Third, context matters more than we like to admit. A policy that was perfect last year can become a liability this year. Changes in scale, technology, regulation, or the economy can all turn a smart practice into a problem. A resource that was ample last year is a bottleneck this year. Last year’s bottleneck is not a problem if the product mix has changed. There’s no such thing as a universally good policy.
Almost no one manages this way. Most organizations know their legal limits, but far fewer understand their operational ones. Even when they do, they rarely put that understanding at the center of how they manage.
But when they do? Performance improves quickly. Planning becomes easier. And the initial gains don’t fade, they build on themselves. A virtuous cycle is launched of compounding improvements. Stress goes down. Time is freed up to think, and to analyze. Planning that centers around the constraints yields far more reliable results than classic capital budgeting techniques.
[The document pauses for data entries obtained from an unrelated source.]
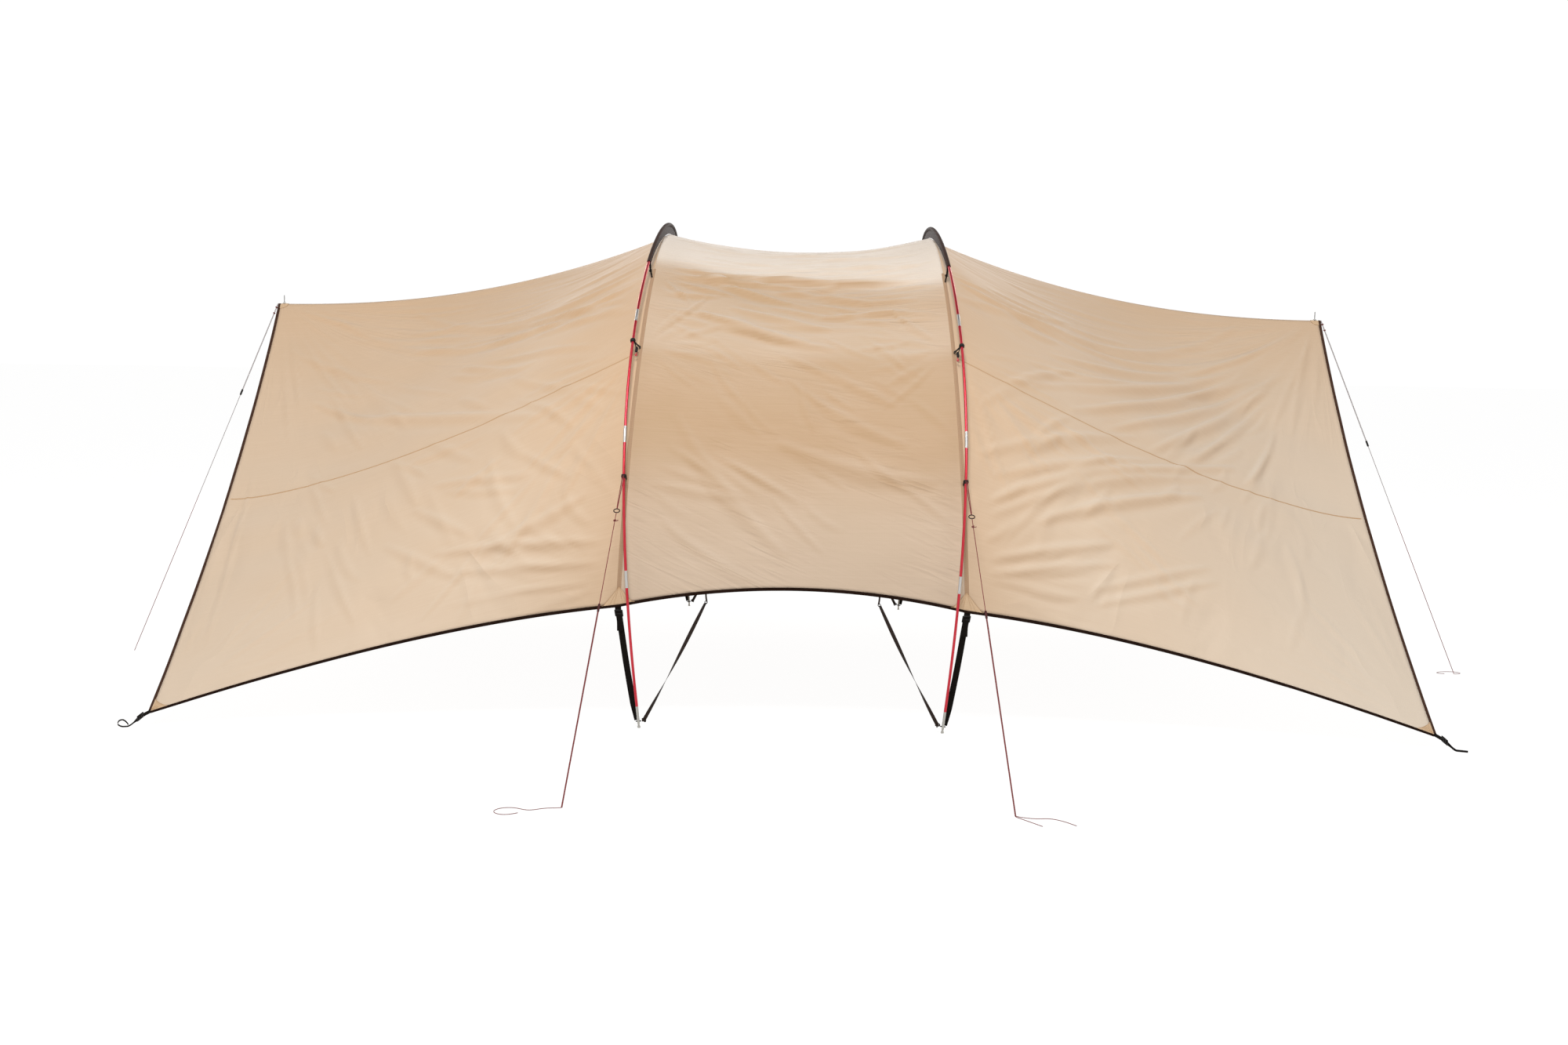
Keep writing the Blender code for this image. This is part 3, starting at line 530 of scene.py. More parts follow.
@dataclass(frozen=True)
class WovenCloth(Finish):
    """Cotton and polyester cloth, plain woven and proofed: matt, with a faint white sheen at a low angle.

    The threads are half a millimetre apart, so they are drawn ten times as coarse, and slubs show as faint
    streaks along the weft. A pale colour mixed in by a point attribute is painted light and shade, by place
    and by each crease's slope. Creases too fine for the mesh are bump, and run towards the place that pulls.
    """

    base: str = "AB8E6E"
    light: str = "AF9374"
    dark: str = "A78A69"
    # Pale colour of the painted light.
    painted_pale: str = "BCAF9F"
    thread_pitch: float = 5 * MM
    slub_length: float = 0.20
    slub_height: float = 7 * MM
    sheen: float = 0.15
    shine: float = 0.15
    weave_depth: float = 0.2 * MM
    pull: tuple[float, float, float] = (1.813, 0.0, 0.0)
    crease_turn: float = 0.085
    crease_length: float = 0.55
    crease_depth: float = 16.0 * MM

    def material(self) -> Material:
        """Build the material.

        Returns:
            The material.
        """
        material, tree, shader = self.start()
        shader.inputs["Sheen Roughness"].default_value = 0.35
        uv = add_node(tree, "UVMap", {"uv_map": "cloth"}).outputs["UV"]
        slub_space = add_node(tree, "Mapping", {
            "Scale": (1 / self.slub_length, 1 / self.slub_height, 1.0)}, {"Vector": uv})
        slub = add_node(tree, "TexNoise", {"Scale": 1.0, "Detail": 2.0, "Roughness": 0.55},
                        {"Vector": slub_space.outputs["Vector"]}).outputs["Fac"]
        cloud = add_node(tree, "TexNoise", {"Scale": 2.2, "Detail": 3.0}, {"Vector": uv}).outputs["Fac"]
        both = add_node(tree, "Mix", {"data_type": "FLOAT", 0: 0.45}, {2: slub, 3: cloud})
        woven = self.colours(tree, both.outputs[0],
                             [(0.30, self.dark), (0.50, self.base), (0.72, self.light)])
        # Painted light and shade: a pale colour mixed in by a point attribute, set per point on the cloth.
        fade = add_node(tree, "Attribute", {"attribute_name": "fade"})
        colour = add_node(tree, "Mix", {"data_type": "RGBA", 7: linear(self.painted_pale)},
                          {0: fade.outputs["Fac"], 6: woven})
        tree.links.new(colour.outputs[2], shader.inputs["Base Color"])
        crease = add_node(tree, "Bump", {"invert": True, "Strength": 1.0, "Distance": self.crease_depth},
                          {"Height": self.creases(tree, uv, cloud)})
        weave = add_node(tree, "Bump", {"Strength": 0.35, "Distance": self.weave_depth},
                         {"Height": self.weave(tree, uv, slub), "Normal": crease.outputs["Normal"]})
        tree.links.new(weave.outputs["Normal"], shader.inputs["Normal"])
        return material

    def weave(self, tree: NodeTree, uv: NodeSocket, slub: NodeSocket) -> NodeSocket:
        """Height of the threads: the higher of two crossing waves, with the slubs on top.

        Args:
            tree: Node tree of the material.
            uv: Metres across and down the cloth.
            slub: Streaks along the weft.

        Returns:
            Height, before the weave depth.
        """
        waves = [add_node(tree, "TexWave", {
            "wave_type": "BANDS", "bands_direction": direction, "Scale": 1 / self.thread_pitch / math.tau,
            "Distortion": 0.6, "Detail": 1.0}, {"Vector": uv}).outputs["Fac"] for direction in ("X", "Y")]
        upper = add_node(tree, "Math", {"operation": "MAXIMUM"}, {0: waves[0], 1: waves[1]})
        height = add_node(tree, "Math", {"operation": "MULTIPLY_ADD", 1: 0.6},
                          {0: slub, 2: upper.outputs["Value"]})
        return height.outputs["Value"]

    def creases(self, tree: NodeTree, uv: NodeSocket, cloud: NodeSocket) -> NodeSocket:
        """Height of the fine creases.

        It is the distance of a noise from its mean, turned over: a sharp crest where it crosses it. The
        noise is stretched along the lines that meet at the pulling place: its two coordinates are the
        angle round that place and the distance from it. The height grows with that distance, as the
        spacing does, and a cloud makes the creases come and go.

        Args:
            tree: Node tree of the material.
            uv: Metres across and down the cloth.
            cloud: Slow noise.

        Returns:
            Height, before the crease depth.
        """
        way = add_node(tree, "VectorMath", {"operation": "SUBTRACT", 0: self.pull}, {1: uv}).outputs["Vector"]
        parts = add_node(tree, "SeparateXYZ", None, {"Vector": way}).outputs
        away = add_node(tree, "VectorMath", {"operation": "LENGTH"}, {0: way}).outputs["Value"]
        angle = add_node(tree, "Math", {"operation": "ARCTAN2"}, {0: parts["Y"], 1: parts["X"]})
        turns = add_node(tree, "Math", {"operation": "MULTIPLY", 1: 1 / self.crease_turn},
                         {0: angle.outputs["Value"]})
        lengths = add_node(tree, "Math", {"operation": "MULTIPLY", 1: 1 / self.crease_length}, {0: away})
        lines = add_node(tree, "CombineXYZ", None,
                         {"X": turns.outputs["Value"], "Y": lengths.outputs["Value"]})
        noise = add_node(tree, "TexNoise", {"Scale": 1.0, "Detail": 1.5, "Distortion": 0.5},
                         {"Vector": lines.outputs["Vector"]})
        off = add_node(tree, "Math", {"operation": "SUBTRACT", 1: 0.5}, {0: noise.outputs["Fac"]})
        sharp = add_node(tree, "Math", {"operation": "ABSOLUTE"}, {0: off.outputs["Value"]})
        patchy = add_node(tree, "MapRange", {"From Min": 0.44, "From Max": 0.60, "To Min": 0.12},
                          {"Value": cloud})
        wide = add_node(tree, "Math", {"operation": "MULTIPLY"}, {0: away, 1: patchy.outputs["Result"]})
        height = add_node(tree, "Math", {"operation": "MULTIPLY"},
                          {0: sharp.outputs["Value"], 1: wide.outputs["Value"]})
        return height.outputs["Value"]


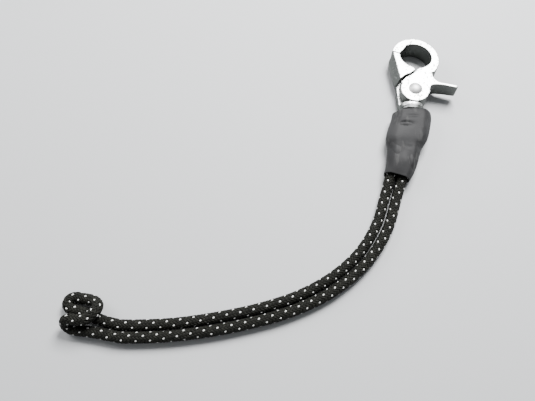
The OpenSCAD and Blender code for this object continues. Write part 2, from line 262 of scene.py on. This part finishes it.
# From inside the sleeve down one leg, round the folded end and back up the other.
ROUTE = [
    (-0.00965, -0.0223, 0.00365), (-0.00965, -0.0231, 0.00365), (-0.0101, -0.0253, 0.00365),
    (-0.01055, -0.0273, 0.00365), (-0.0115, -0.0313, 0.00365), (-0.0127, -0.0343, 0.00365),
    (-0.0134, -0.0359, 0.0037), (-0.0146, -0.0408, 0.0028), (-0.0158, -0.0458, 0.0024),
    (-0.0182, -0.0556, 0.0024), (-0.022, -0.0645, 0.0024), (-0.0272, -0.0725, 0.0024),
    (-0.0341, -0.0798, 0.0024), (-0.0417, -0.0858, 0.0024), (-0.0504, -0.091, 0.0024),
    (-0.0594, -0.095, 0.0024), (-0.0688, -0.0984, 0.0024), (-0.0784, -0.1012, 0.0024),
    (-0.0881, -0.1037, 0.0024), (-0.0982, -0.1058, 0.0024), (-0.108, -0.1072, 0.0024),
    (-0.1182, -0.1082, 0.0024), (-0.1227, -0.108, 0.0024), (-0.1277, -0.1071, 0.0024),
    (-0.1316, -0.106, 0.0024), (-0.135, -0.1049, 0.0024), (-0.1379, -0.1042, 0.0024),
    (-0.1405, -0.1038, 0.0024), (-0.1424, -0.103, 0.0024), (-0.1432, -0.1013, 0.0024),
    (-0.1424, -0.0995, 0.0024), (-0.1401, -0.0987, 0.0024), (-0.1372, -0.099, 0.0026),
    (-0.1339, -0.0994, 0.0032), (-0.1313, -0.1003, 0.0043), (-0.1297, -0.1019, 0.0056),
    (-0.1296, -0.104, 0.0068), (-0.1306, -0.1059, 0.0074), (-0.1324, -0.1077, 0.0073),
    (-0.135, -0.1083, 0.007), (-0.1376, -0.1084, 0.0068), (-0.1395, -0.1084, 0.0066),
    (-0.1412, -0.1088, 0.0058), (-0.1418, -0.1096, 0.0045), (-0.1413, -0.1104, 0.0033),
    (-0.1398, -0.1113, 0.0026), (-0.1377, -0.1117, 0.0024), (-0.1342, -0.1118, 0.0024),
    (-0.1292, -0.1121, 0.0024), (-0.1232, -0.1127, 0.0024), (-0.1179, -0.1131, 0.0024),
    (-0.1074, -0.1121, 0.0024), (-0.0973, -0.1106, 0.0024), (-0.087, -0.1085, 0.0024),
    (-0.0771, -0.106, 0.0024), (-0.0673, -0.103, 0.0024), (-0.0576, -0.0996, 0.0024),
    (-0.0482, -0.0953, 0.0024), (-0.0389, -0.0899, 0.0024), (-0.0308, -0.0834, 0.0024),
    (-0.0234, -0.0755, 0.0024), (-0.0177, -0.0668, 0.0024), (-0.0135, -0.0572, 0.0024),
    (-0.0109, -0.0466, 0.0024), (-0.0096, -0.0413, 0.0028), (-0.0082, -0.0359, 0.0037),
    (-0.00745, -0.0343, 0.00365), (-0.0065, -0.0313, 0.00365), (-0.00565, -0.0273, 0.00365),
    (-0.00525, -0.0253, 0.00365), (-0.0048, -0.0231, 0.00365), (-0.0048, -0.0223, 0.00365),
]


def smooth_line(points, step):
    """A smooth line through the points, at even steps. Columns past z are carried along."""
    p = np.array(points, float)
    p = np.vstack([2 * p[0] - p[1], p, 2 * p[-1] - p[-2]])
    dense = []
    for a, b, c, d in zip(p[:-3], p[1:-2], p[2:-1], p[3:]):
        for t in np.linspace(0, 1, 24, endpoint=False):
            dense.append(0.5 * (2 * b + (c - a) * t + (2 * a - 5 * b + 4 * c - d) * t ** 2
                                + (3 * b - a - 3 * c + d) * t ** 3))
    dense = np.array(dense + [p[-2]])
    run = np.r_[0, np.cumsum(np.linalg.norm(np.diff(dense[:, :3], axis=0), axis=1))]
    even = np.linspace(0, run[-1], int(round(run[-1] / step)) + 1)
    return np.column_stack([np.interp(even, run, c) for c in dense.T]), even


def unit(v):
    """The same directions, at length one."""
    return v / np.linalg.norm(v, axis=-1, keepdims=True)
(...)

When I learned this, I was sure it was going to change the world. Instead it pops up in pockets, here and there. When I meet someone who has heard of Theory of Constraints it feels almost like a secret handshake.
This knowledge has been gnawing at me for a long, long time. I am at a stage in life where I can take business risks I could not have afforded and so I am choosing to attempt the most valuable work I know I can do – helping businesses make the lives of their employees and customers and owners better.